McREL helps Expeditionary Learning connect program outcomes
The Challenge
Using a whole-school, whole-child approach, Expeditionary Learning partners with schools and districts to open new schools and convert existing schools through professional development, curriculum planning, and new school structures (e.g., interdisciplinary classes and cross-grade grouping). In Expeditionary Learning schools, students engage in team-based, interdisciplinary "learning expeditions," including fieldwork, case studies, projects, and service learning—all with an underlying focus on culture and character. Although research supports the overall effectiveness of the program, the organization's theory of action (the program's features and intended outcomes) was broad, and it lacked a survey instrument to measure certain student qualities, such as effort, persistence, and motivation, which, though not strictly academic, are linked to student achievement, according to many research studies.
Strategic Solution
Expeditionary Learning's original theory of action was organized into three categories (Habits of Work and Character, Motivation to Learn, and Student Success Outcomes) and 45 subcomponents. McREL research and evaluation experts worked with program staff to revise and refine those categories into four, adding Engagement in Learning and making Character and Motivation two separate categories. They also reduced the subcomponents to 10, focusing on those that were most important to the program and could be linked to existing educational psychology concepts. McREL staff then reviewed existing instruments that demonstrated validity and reliability to compile a survey that measures student perceptions of these subcomponents.

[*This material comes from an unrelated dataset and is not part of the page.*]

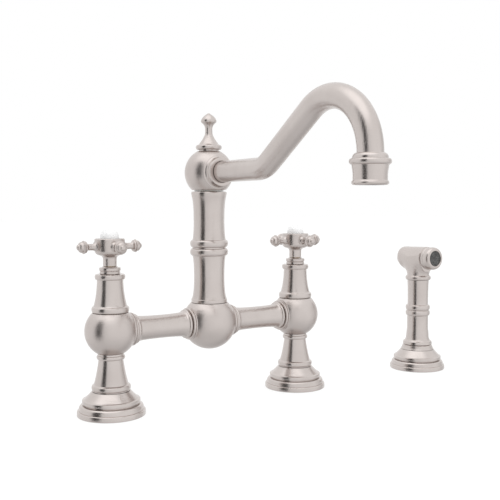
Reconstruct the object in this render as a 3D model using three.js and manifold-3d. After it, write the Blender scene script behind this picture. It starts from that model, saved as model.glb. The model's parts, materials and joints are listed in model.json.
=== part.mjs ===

McREL Senior Director Andrea Beesley, the study's principal investigator, noted, "We worked with Expeditionary Learning to define the 'it' of their program. The instrument that we developed, and the data it collects, will help Expeditionary Learning measure the active, essential ingredients that lead to their success."
Results
McREL piloted the survey instrument in grades 4-12 in five schools in the Denver metro area and found that it performed as intended and measured the constructs that Expeditionary Learning wanted to measure. Expeditionary Learning can now track results across schools, link their core program components and theory of action to student achievement outcomes, and begin to determine how their practices and programs can foster the kinds of results that they want.
Next Steps
Expeditionary Learning has won a grant from Nellie Mae to work with McREL to study student-centered learning practices, specifically student-involved assessment in an Expeditionary Learning school in Springfield, Massachusetts, which has demonstrated a high level of implementation fidelity to the program. McREL researchers will conduct an experimental two-year study of student outcomes for children who were able to enroll in the school via lottery as compared to children who were not admitted via the lottery. Through classroom observations, teacher focus groups, and achievement data analysis, researchers will examine what the school is doing to foster its own success, so that future work can investigate the effects of Expeditionary Learning in multiple schools.